__YOUR INSTRUCTIONS__
Within the material below, transcribe exactly the lines from the one holding "for pin_offset in" through the one holding "points = [vertex.co", keeping both ends and skipping the rest.

__INFORMATION SHOWN__
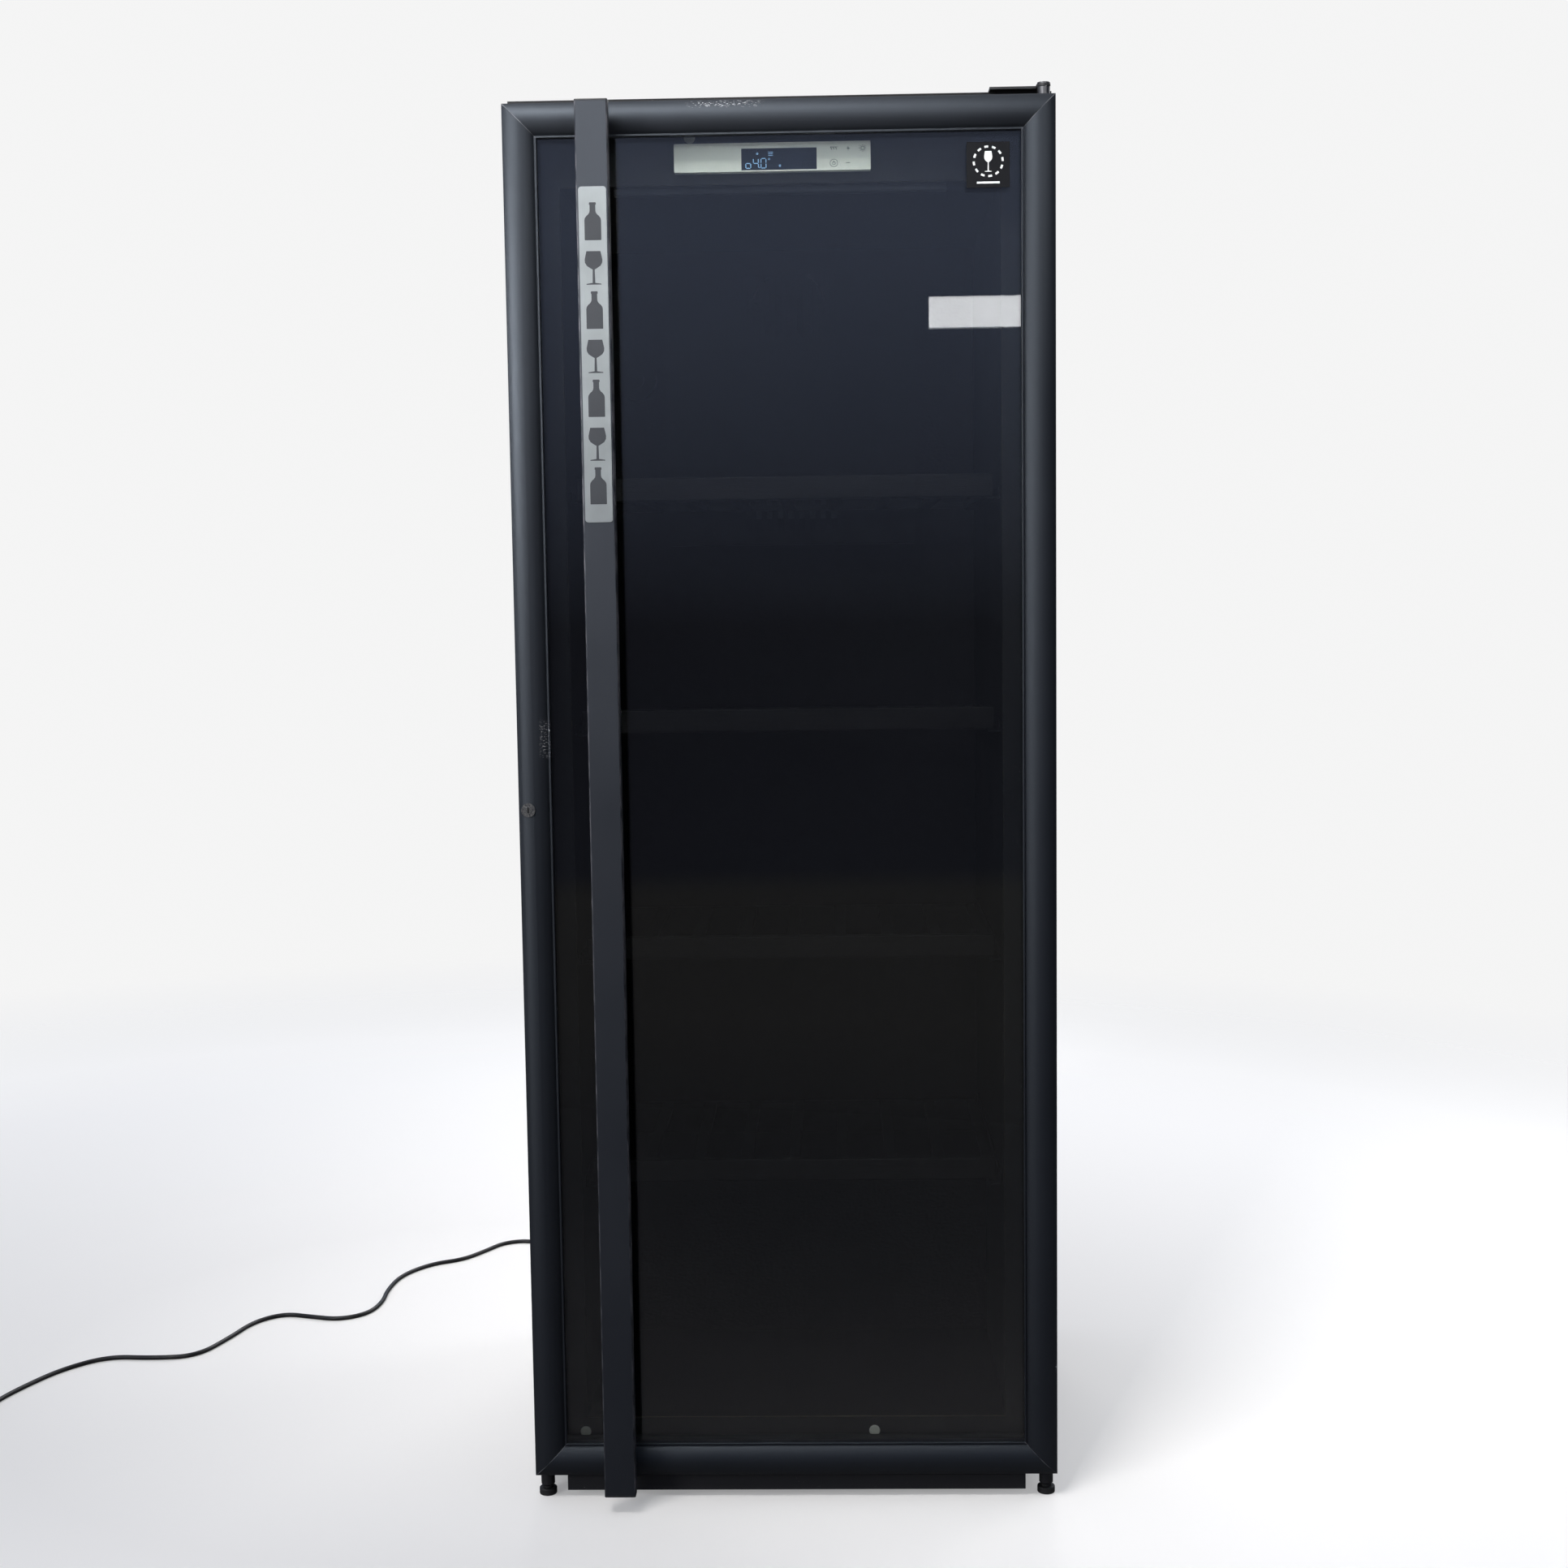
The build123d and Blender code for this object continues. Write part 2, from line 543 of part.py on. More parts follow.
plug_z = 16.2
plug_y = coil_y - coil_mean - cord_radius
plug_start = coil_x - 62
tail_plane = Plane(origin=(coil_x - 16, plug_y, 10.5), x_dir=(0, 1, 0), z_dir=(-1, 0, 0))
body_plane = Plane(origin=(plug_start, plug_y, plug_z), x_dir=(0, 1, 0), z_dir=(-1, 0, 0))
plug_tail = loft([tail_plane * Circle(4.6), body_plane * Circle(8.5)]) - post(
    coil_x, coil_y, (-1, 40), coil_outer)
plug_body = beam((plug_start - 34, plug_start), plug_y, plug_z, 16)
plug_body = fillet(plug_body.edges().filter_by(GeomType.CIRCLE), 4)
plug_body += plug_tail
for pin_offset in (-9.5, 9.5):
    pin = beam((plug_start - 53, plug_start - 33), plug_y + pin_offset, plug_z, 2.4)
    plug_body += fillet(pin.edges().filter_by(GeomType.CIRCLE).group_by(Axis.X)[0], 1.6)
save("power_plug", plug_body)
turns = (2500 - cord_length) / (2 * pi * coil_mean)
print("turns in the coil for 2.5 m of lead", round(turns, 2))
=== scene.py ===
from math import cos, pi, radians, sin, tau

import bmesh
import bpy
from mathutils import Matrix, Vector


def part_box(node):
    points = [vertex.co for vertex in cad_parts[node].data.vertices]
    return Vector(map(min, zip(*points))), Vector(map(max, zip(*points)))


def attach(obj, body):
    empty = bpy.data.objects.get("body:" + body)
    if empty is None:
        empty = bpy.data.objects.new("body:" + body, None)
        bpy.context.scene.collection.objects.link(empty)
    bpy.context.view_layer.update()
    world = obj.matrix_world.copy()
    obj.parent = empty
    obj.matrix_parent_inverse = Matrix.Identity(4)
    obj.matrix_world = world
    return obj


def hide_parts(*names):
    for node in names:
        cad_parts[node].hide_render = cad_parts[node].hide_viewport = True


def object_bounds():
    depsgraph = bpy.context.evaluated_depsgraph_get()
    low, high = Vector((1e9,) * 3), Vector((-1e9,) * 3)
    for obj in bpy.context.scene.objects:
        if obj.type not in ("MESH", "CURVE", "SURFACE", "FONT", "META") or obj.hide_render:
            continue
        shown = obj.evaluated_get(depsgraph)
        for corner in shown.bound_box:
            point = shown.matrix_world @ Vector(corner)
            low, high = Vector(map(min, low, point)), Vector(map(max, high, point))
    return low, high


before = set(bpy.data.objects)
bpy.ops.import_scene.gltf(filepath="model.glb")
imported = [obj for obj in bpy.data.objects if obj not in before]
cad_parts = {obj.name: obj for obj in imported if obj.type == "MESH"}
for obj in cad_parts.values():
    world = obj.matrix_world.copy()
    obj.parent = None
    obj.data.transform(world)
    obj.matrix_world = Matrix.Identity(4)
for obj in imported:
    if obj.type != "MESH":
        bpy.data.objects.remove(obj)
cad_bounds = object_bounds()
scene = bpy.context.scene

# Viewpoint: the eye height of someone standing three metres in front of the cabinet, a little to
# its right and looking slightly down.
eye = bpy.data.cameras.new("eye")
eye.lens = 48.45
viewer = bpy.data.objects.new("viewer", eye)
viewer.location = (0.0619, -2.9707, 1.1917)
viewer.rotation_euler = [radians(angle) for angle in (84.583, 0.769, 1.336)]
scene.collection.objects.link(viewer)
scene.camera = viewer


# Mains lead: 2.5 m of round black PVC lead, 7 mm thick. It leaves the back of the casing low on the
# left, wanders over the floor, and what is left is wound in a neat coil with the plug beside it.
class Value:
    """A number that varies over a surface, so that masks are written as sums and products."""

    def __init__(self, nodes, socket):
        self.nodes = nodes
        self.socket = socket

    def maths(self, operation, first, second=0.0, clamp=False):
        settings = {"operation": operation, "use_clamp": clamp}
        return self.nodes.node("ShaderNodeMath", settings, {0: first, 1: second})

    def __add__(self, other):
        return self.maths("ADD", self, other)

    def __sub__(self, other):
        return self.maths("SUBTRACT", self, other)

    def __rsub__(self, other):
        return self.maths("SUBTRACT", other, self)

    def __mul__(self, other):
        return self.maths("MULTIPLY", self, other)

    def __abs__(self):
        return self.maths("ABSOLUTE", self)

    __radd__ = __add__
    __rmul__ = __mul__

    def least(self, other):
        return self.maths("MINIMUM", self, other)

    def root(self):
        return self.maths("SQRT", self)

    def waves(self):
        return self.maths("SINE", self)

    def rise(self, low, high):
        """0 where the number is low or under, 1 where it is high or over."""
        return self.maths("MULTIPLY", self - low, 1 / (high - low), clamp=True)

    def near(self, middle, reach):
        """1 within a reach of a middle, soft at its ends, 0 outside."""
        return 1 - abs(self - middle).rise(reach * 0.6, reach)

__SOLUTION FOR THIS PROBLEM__
for pin_offset in (-9.5, 9.5):
    pin = beam((plug_start - 53, plug_start - 33), plug_y + pin_offset, plug_z, 2.4)
    plug_body += fillet(pin.edges().filter_by(GeomType.CIRCLE).group_by(Axis.X)[0], 1.6)
save("power_plug", plug_body)
turns = (2500 - cord_length) / (2 * pi * coil_mean)
print("turns in the coil for 2.5 m of lead", round(turns, 2))
=== scene.py ===
from math import cos, pi, radians, sin, tau

import bmesh
import bpy
from mathutils import Matrix, Vector


def part_box(node):
    points = [vertex.co for vertex in cad_parts[node].data.vertices]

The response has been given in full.